只有能真正认清历史风云的人才能在顺应历史车轮的基础上印出自己的车辙印。
——题记
从乔布斯到人大教授“财富逻辑”,从“杜甫很忙”到“梁林故居被拆”,在这些时事阅读中,我们学会了激扬文字,指点江山。
在这一系列时事中,杜甫也学会了孙悟空的七十二般变化,“骑白马的杜甫、送水的杜甫、高达战士、谈恋爱的杜甫……”如果杜甫穿越过来,看到这些他也只能哭之笑之了。
“名岂文章著,官应老病休。”诗人的一生中都是在忧国忧民、怀才不遇中度过的。也许这就是中国诗人在写出流传千古佳作的前提吧。中华文化极其夺目的一部分可称之为“贬官文化”。被贬,失宠,摔跤,悲随之来;外出走走,看看,就有了诗词。
范仲淹,被贬写《岳阳楼记》,才有了“先天下之忧而优,后天下之乐而乐。
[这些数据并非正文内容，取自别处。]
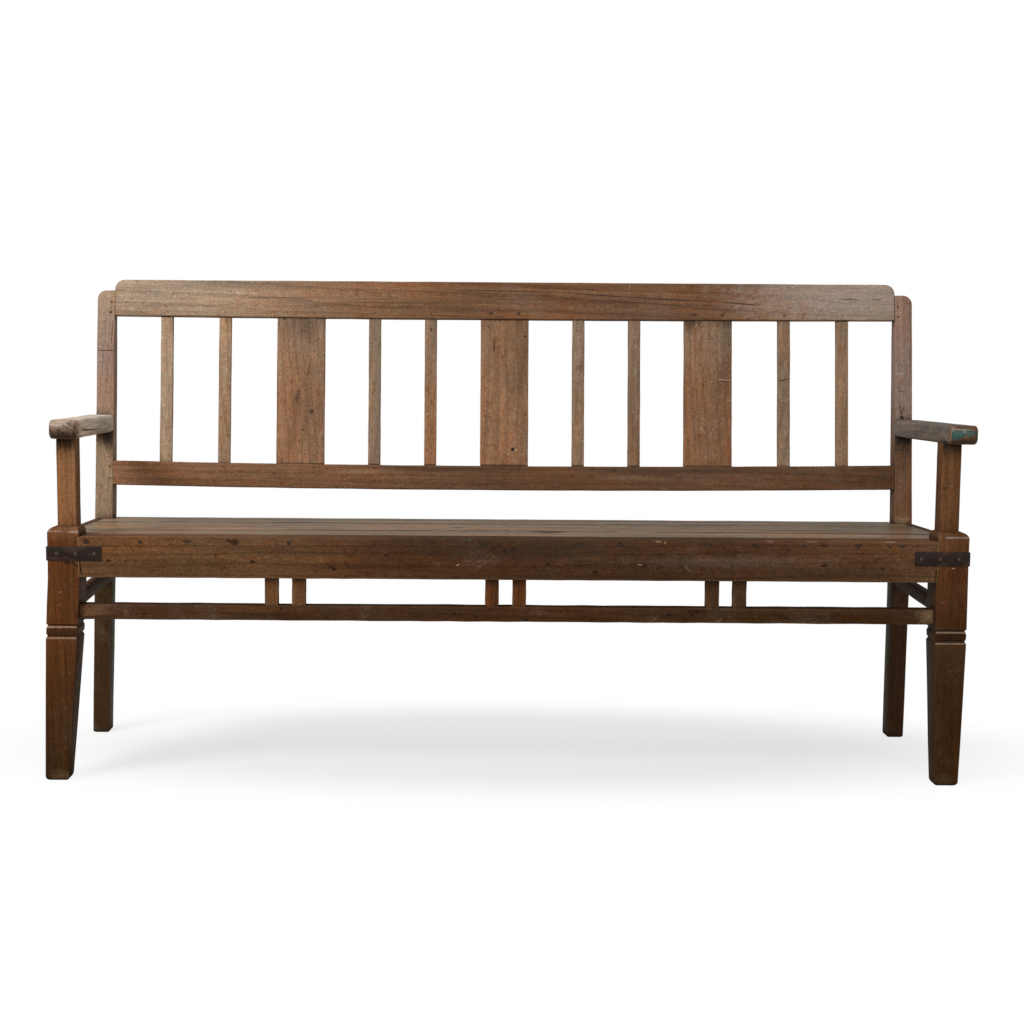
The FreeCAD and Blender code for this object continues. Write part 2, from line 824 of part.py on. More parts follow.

”身处暮年的杜甫在陨落前二年亦写下了“戎马关山北,凭轩涕泗流”。当然范仲淹比杜甫晚两百多年出生。中国文人的孤独不是一种脾性,而是一种无奈。
在余秋雨的《文化苦旅》中,“凡是他们之中的杰出人物,总不会以轻慢浮滑的态度来面对天地造化,他们总是以极度虔诚把自己和国家命运熔铸在一起。”
如今,网络上对“杜甫很忙”的涂鸦,把中国文人十年寒窗苦读、饱读诗书的君子品行与现代人的浮躁和价值取向的迷失形成鲜明对比。但原画中杜甫冷峻深思的表情却没变。我想,这些处于人为的,归根结底,涂鸦人想保留下杜甫那双深邃的凝望的眼眸。也许是想借杜甫来讽刺我们无聊的炫耀。
就像余秋雨先生写《文化苦旅》的警世意寓。在中国文化的航行进程中,我们也要像古文人一样“苦旅”。
我也曾想划过杜甫漂泊过的水路?可那亮晶晶的水路,竟会这般黯然。